Given data:
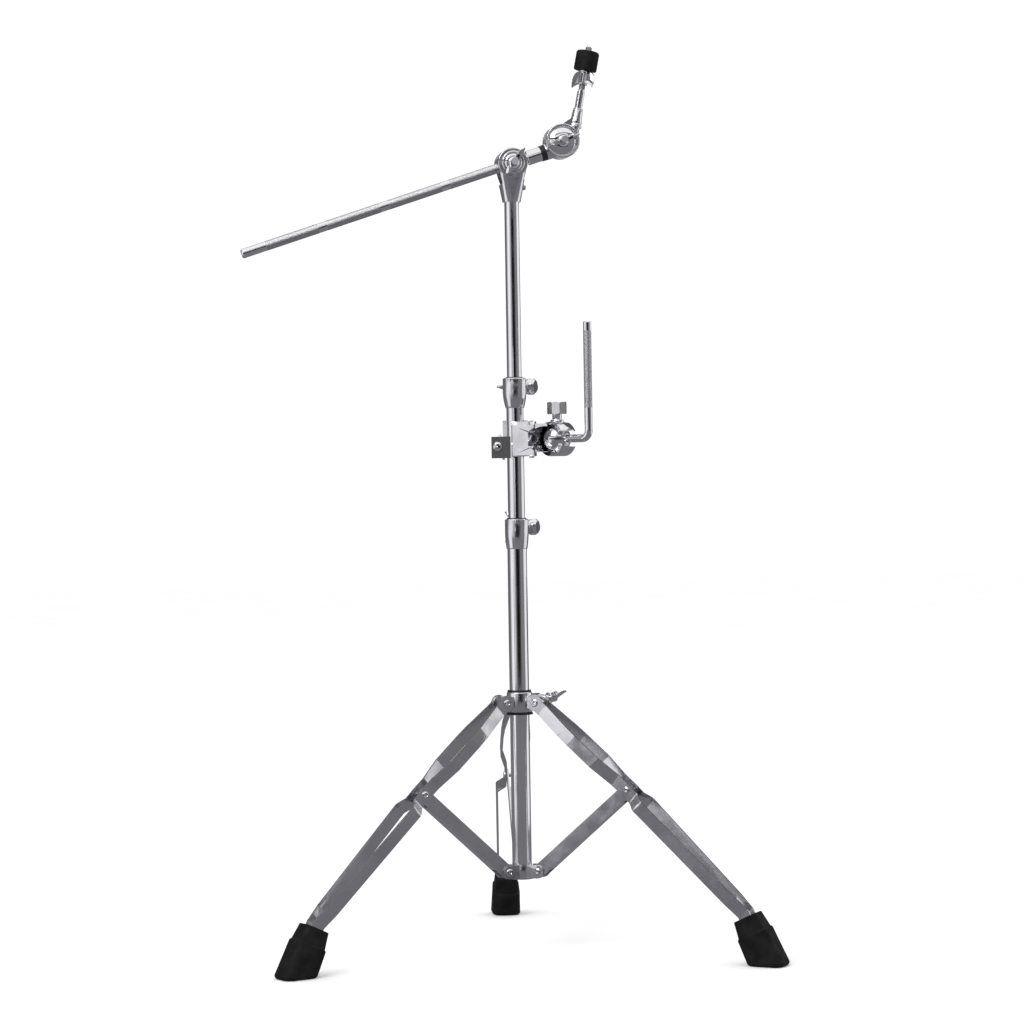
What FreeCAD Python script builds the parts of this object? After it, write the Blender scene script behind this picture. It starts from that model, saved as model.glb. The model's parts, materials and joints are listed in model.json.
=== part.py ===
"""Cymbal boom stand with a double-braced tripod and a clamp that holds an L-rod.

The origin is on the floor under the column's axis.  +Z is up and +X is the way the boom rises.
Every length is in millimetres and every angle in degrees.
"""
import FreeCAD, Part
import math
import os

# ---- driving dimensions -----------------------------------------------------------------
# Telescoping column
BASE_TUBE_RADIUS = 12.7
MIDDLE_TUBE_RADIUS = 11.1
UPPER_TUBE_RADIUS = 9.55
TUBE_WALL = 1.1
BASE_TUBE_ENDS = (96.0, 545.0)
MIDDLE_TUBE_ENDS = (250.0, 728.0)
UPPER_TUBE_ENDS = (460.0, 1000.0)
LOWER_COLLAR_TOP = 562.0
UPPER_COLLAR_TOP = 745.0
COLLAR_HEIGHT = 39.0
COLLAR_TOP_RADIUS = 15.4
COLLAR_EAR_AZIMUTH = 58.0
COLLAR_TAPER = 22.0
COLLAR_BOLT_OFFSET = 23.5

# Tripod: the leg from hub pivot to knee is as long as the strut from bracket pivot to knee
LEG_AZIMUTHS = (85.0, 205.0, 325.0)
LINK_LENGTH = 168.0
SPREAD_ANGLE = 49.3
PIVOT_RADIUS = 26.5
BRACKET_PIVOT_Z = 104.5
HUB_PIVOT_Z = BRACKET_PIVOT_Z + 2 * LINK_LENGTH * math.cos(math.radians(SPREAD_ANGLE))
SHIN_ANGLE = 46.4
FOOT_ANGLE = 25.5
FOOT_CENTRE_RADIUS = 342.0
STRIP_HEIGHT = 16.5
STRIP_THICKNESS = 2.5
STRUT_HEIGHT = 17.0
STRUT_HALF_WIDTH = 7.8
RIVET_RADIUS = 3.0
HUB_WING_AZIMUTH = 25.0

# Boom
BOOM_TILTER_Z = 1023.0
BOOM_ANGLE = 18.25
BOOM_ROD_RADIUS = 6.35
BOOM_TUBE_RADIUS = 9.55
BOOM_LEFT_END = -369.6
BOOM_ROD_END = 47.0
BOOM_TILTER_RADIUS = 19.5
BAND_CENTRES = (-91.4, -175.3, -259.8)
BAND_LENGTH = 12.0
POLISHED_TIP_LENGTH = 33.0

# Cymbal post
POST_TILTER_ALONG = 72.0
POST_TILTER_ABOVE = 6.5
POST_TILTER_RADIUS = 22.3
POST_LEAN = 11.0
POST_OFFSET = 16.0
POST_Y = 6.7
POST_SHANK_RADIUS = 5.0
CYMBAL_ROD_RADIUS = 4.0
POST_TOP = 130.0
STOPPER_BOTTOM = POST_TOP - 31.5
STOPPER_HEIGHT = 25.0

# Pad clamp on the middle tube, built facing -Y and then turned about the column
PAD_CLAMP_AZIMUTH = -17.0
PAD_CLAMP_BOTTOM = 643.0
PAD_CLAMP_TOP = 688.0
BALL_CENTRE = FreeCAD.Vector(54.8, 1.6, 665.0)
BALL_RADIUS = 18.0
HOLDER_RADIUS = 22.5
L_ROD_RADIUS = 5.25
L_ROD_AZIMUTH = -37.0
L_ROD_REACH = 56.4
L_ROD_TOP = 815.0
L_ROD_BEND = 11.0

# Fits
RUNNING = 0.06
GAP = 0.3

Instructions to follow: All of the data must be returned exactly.

Reply:
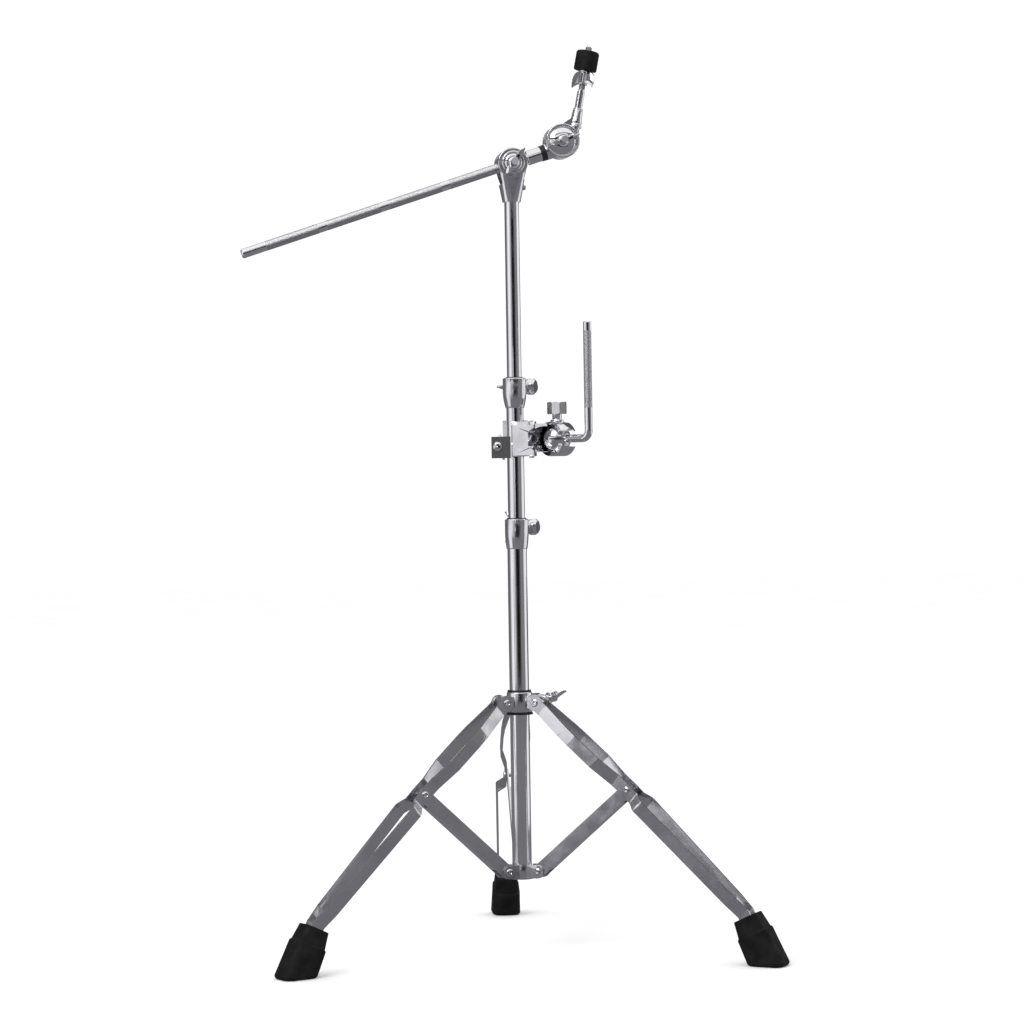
What FreeCAD Python script builds the parts of this object? After it, write the Blender scene script behind this picture. It starts from that model, saved as model.glb. The model's parts, materials and joints are listed in model.json.
=== part.py ===
"""Cymbal boom stand with a double-braced tripod and a clamp that holds an L-rod.

The origin is on the floor under the column's axis.  +Z is up and +X is the way the boom rises.
Every length is in millimetres and every angle in degrees.
"""
import FreeCAD, Part
import math
import os

# ---- driving dimensions -----------------------------------------------------------------
# Telescoping column
BASE_TUBE_RADIUS = 12.7
MIDDLE_TUBE_RADIUS = 11.1
UPPER_TUBE_RADIUS = 9.55
TUBE_WALL = 1.1
BASE_TUBE_ENDS = (96.0, 545.0)
MIDDLE_TUBE_ENDS = (250.0, 728.0)
UPPER_TUBE_ENDS = (460.0, 1000.0)
LOWER_COLLAR_TOP = 562.0
UPPER_COLLAR_TOP = 745.0
COLLAR_HEIGHT = 39.0
COLLAR_TOP_RADIUS = 15.4
COLLAR_EAR_AZIMUTH = 58.0
COLLAR_TAPER = 22.0
COLLAR_BOLT_OFFSET = 23.5

# Tripod: the leg from hub pivot to knee is as long as the strut from bracket pivot to knee
LEG_AZIMUTHS = (85.0, 205.0, 325.0)
LINK_LENGTH = 168.0
SPREAD_ANGLE = 49.3
PIVOT_RADIUS = 26.5
BRACKET_PIVOT_Z = 104.5
HUB_PIVOT_Z = BRACKET_PIVOT_Z + 2 * LINK_LENGTH * math.cos(math.radians(SPREAD_ANGLE))
SHIN_ANGLE = 46.4
FOOT_ANGLE = 25.5
FOOT_CENTRE_RADIUS = 342.0
STRIP_HEIGHT = 16.5
STRIP_THICKNESS = 2.5
STRUT_HEIGHT = 17.0
STRUT_HALF_WIDTH = 7.8
RIVET_RADIUS = 3.0
HUB_WING_AZIMUTH = 25.0

# Boom
BOOM_TILTER_Z = 1023.0
BOOM_ANGLE = 18.25
BOOM_ROD_RADIUS = 6.35
BOOM_TUBE_RADIUS = 9.55
BOOM_LEFT_END = -369.6
BOOM_ROD_END = 47.0
BOOM_TILTER_RADIUS = 19.5
BAND_CENTRES = (-91.4, -175.3, -259.8)
BAND_LENGTH = 12.0
POLISHED_TIP_LENGTH = 33.0

# Cymbal post
POST_TILTER_ALONG = 72.0
POST_TILTER_ABOVE = 6.5
POST_TILTER_RADIUS = 22.3
POST_LEAN = 11.0
POST_OFFSET = 16.0
POST_Y = 6.7
POST_SHANK_RADIUS = 5.0
CYMBAL_ROD_RADIUS = 4.0
POST_TOP = 130.0
STOPPER_BOTTOM = POST_TOP - 31.5
STOPPER_HEIGHT = 25.0

# Pad clamp on the middle tube, built facing -Y and then turned about the column
PAD_CLAMP_AZIMUTH = -17.0
PAD_CLAMP_BOTTOM = 643.0
PAD_CLAMP_TOP = 688.0
BALL_CENTRE = FreeCAD.Vector(54.8, 1.6, 665.0)
BALL_RADIUS = 18.0
HOLDER_RADIUS = 22.5
L_ROD_RADIUS = 5.25
L_ROD_AZIMUTH = -37.0
L_ROD_REACH = 56.4
L_ROD_TOP = 815.0
L_ROD_BEND = 11.0

# Fits
RUNNING = 0.06
GAP = 0.3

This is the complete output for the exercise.